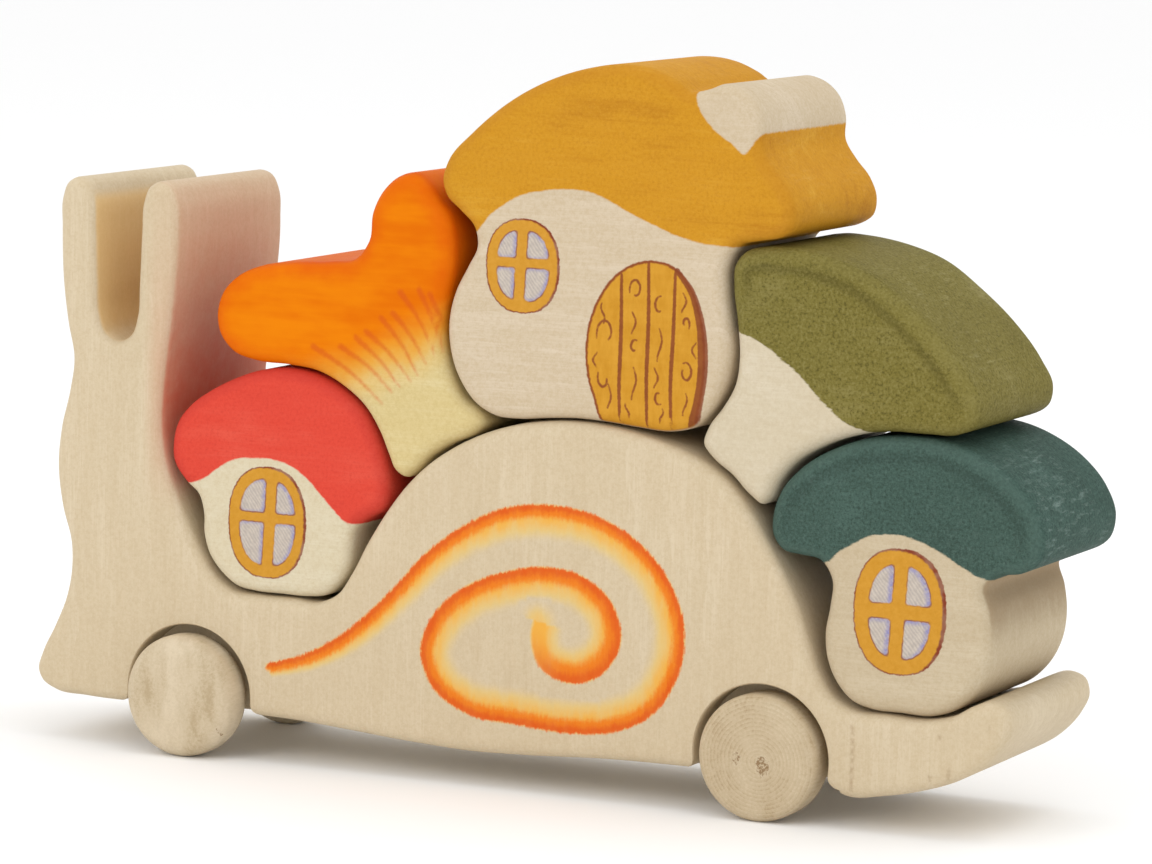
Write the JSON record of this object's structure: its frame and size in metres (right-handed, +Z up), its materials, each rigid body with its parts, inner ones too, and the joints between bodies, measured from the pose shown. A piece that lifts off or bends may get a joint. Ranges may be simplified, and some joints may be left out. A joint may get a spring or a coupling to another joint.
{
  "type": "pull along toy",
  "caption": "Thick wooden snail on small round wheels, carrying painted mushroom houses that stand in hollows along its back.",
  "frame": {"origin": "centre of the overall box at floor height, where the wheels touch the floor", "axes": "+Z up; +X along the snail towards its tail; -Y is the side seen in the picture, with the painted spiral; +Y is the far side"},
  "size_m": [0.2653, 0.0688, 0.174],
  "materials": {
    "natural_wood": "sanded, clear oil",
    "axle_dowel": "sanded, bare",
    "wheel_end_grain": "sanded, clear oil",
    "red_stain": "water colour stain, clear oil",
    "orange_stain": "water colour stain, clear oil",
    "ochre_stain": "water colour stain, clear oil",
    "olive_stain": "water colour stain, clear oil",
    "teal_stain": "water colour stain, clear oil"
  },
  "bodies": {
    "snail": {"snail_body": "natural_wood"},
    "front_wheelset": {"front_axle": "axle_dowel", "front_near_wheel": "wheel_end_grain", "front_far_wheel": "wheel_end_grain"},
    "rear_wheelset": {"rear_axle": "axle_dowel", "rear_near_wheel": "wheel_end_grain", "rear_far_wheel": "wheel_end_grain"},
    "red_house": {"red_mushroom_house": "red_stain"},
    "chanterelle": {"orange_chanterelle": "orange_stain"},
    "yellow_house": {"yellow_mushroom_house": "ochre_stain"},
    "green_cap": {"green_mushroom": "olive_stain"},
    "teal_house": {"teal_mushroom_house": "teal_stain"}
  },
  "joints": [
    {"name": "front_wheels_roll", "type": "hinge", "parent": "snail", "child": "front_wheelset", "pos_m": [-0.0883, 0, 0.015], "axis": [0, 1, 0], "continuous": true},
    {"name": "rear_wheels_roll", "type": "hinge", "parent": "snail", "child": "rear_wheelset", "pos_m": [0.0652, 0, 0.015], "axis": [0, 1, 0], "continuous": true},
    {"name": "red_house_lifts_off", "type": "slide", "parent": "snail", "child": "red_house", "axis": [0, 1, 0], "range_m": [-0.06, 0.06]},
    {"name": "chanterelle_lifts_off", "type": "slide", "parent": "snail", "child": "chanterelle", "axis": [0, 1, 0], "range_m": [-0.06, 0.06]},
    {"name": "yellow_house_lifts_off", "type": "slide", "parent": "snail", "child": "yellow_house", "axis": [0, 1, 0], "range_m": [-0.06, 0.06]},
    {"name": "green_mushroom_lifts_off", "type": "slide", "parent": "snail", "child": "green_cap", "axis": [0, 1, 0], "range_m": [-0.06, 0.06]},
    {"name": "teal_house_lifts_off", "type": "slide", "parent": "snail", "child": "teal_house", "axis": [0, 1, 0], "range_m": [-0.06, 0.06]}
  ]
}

* **What you need to do**
Word for word, write out all of the data above.

* **Solution to the exercise**
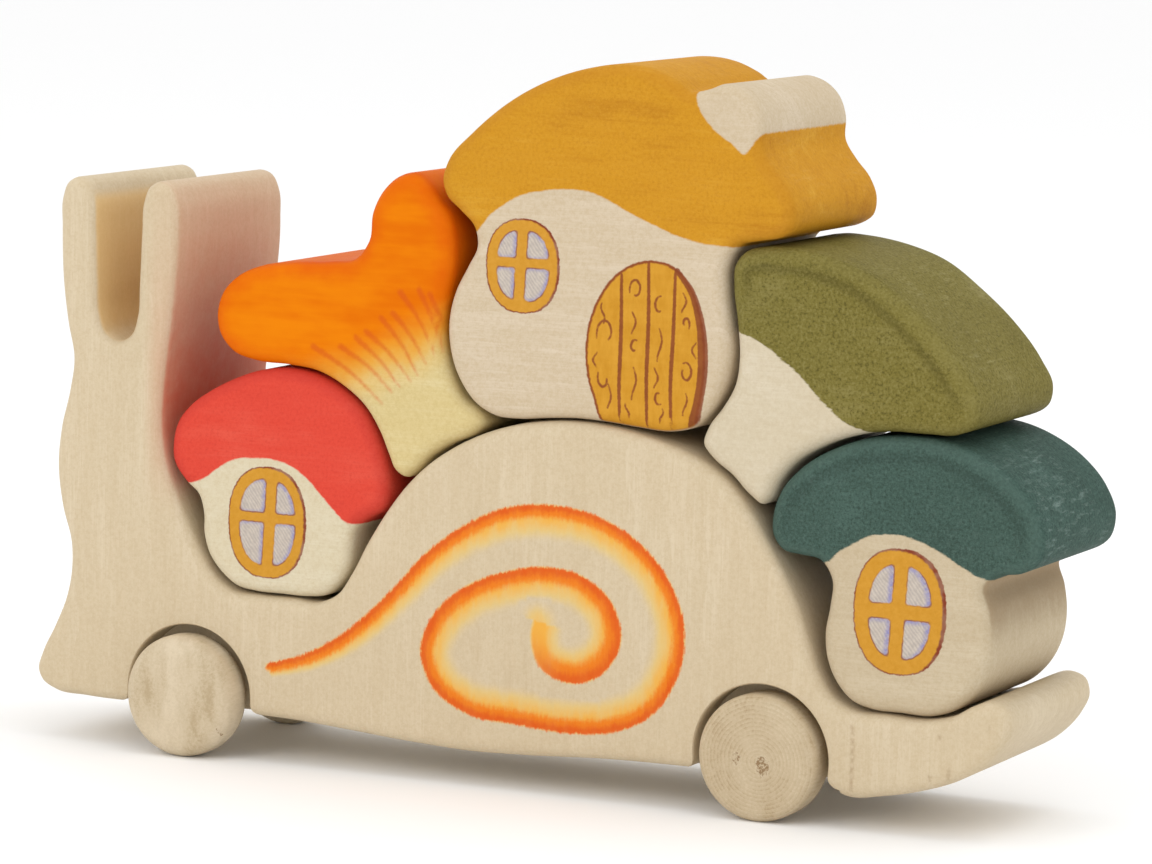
Write the JSON record of this object's structure: its frame and size in metres (right-handed, +Z up), its materials, each rigid body with its parts, inner ones too, and the joints between bodies, measured from the pose shown. A piece that lifts off or bends may get a joint. Ranges may be simplified, and some joints may be left out. A joint may get a spring or a coupling to another joint.
{
  "type": "pull along toy",
  "caption": "Thick wooden snail on small round wheels, carrying painted mushroom houses that stand in hollows along its back.",
  "frame": {"origin": "centre of the overall box at floor height, where the wheels touch the floor", "axes": "+Z up; +X along the snail towards its tail; -Y is the side seen in the picture, with the painted spiral; +Y is the far side"},
  "size_m": [0.2653, 0.0688, 0.174],
  "materials": {
    "natural_wood": "sanded, clear oil",
    "axle_dowel": "sanded, bare",
    "wheel_end_grain": "sanded, clear oil",
    "red_stain": "water colour stain, clear oil",
    "orange_stain": "water colour stain, clear oil",
    "ochre_stain": "water colour stain, clear oil",
    "olive_stain": "water colour stain, clear oil",
    "teal_stain": "water colour stain, clear oil"
  },
  "bodies": {
    "snail": {"snail_body": "natural_wood"},
    "front_wheelset": {"front_axle": "axle_dowel", "front_near_wheel": "wheel_end_grain", "front_far_wheel": "wheel_end_grain"},
    "rear_wheelset": {"rear_axle": "axle_dowel", "rear_near_wheel": "wheel_end_grain", "rear_far_wheel": "wheel_end_grain"},
    "red_house": {"red_mushroom_house": "red_stain"},
    "chanterelle": {"orange_chanterelle": "orange_stain"},
    "yellow_house": {"yellow_mushroom_house": "ochre_stain"},
    "green_cap": {"green_mushroom": "olive_stain"},
    "teal_house": {"teal_mushroom_house": "teal_stain"}
  },
  "joints": [
    {"name": "front_wheels_roll", "type": "hinge", "parent": "snail", "child": "front_wheelset", "pos_m": [-0.0883, 0, 0.015], "axis": [0, 1, 0], "continuous": true},
    {"name": "rear_wheels_roll", "type": "hinge", "parent": "snail", "child": "rear_wheelset", "pos_m": [0.0652, 0, 0.015], "axis": [0, 1, 0], "continuous": true},
    {"name": "red_house_lifts_off", "type": "slide", "parent": "snail", "child": "red_house", "axis": [0, 1, 0], "range_m": [-0.06, 0.06]},
    {"name": "chanterelle_lifts_off", "type": "slide", "parent": "snail", "child": "chanterelle", "axis": [0, 1, 0], "range_m": [-0.06, 0.06]},
    {"name": "yellow_house_lifts_off", "type": "slide", "parent": "snail", "child": "yellow_house", "axis": [0, 1, 0], "range_m": [-0.06, 0.06]},
    {"name": "green_mushroom_lifts_off", "type": "slide", "parent": "snail", "child": "green_cap", "axis": [0, 1, 0], "range_m": [-0.06, 0.06]},
    {"name": "teal_house_lifts_off", "type": "slide", "parent": "snail", "child": "teal_house", "axis": [0, 1, 0], "range_m": [-0.06, 0.06]}
  ]
}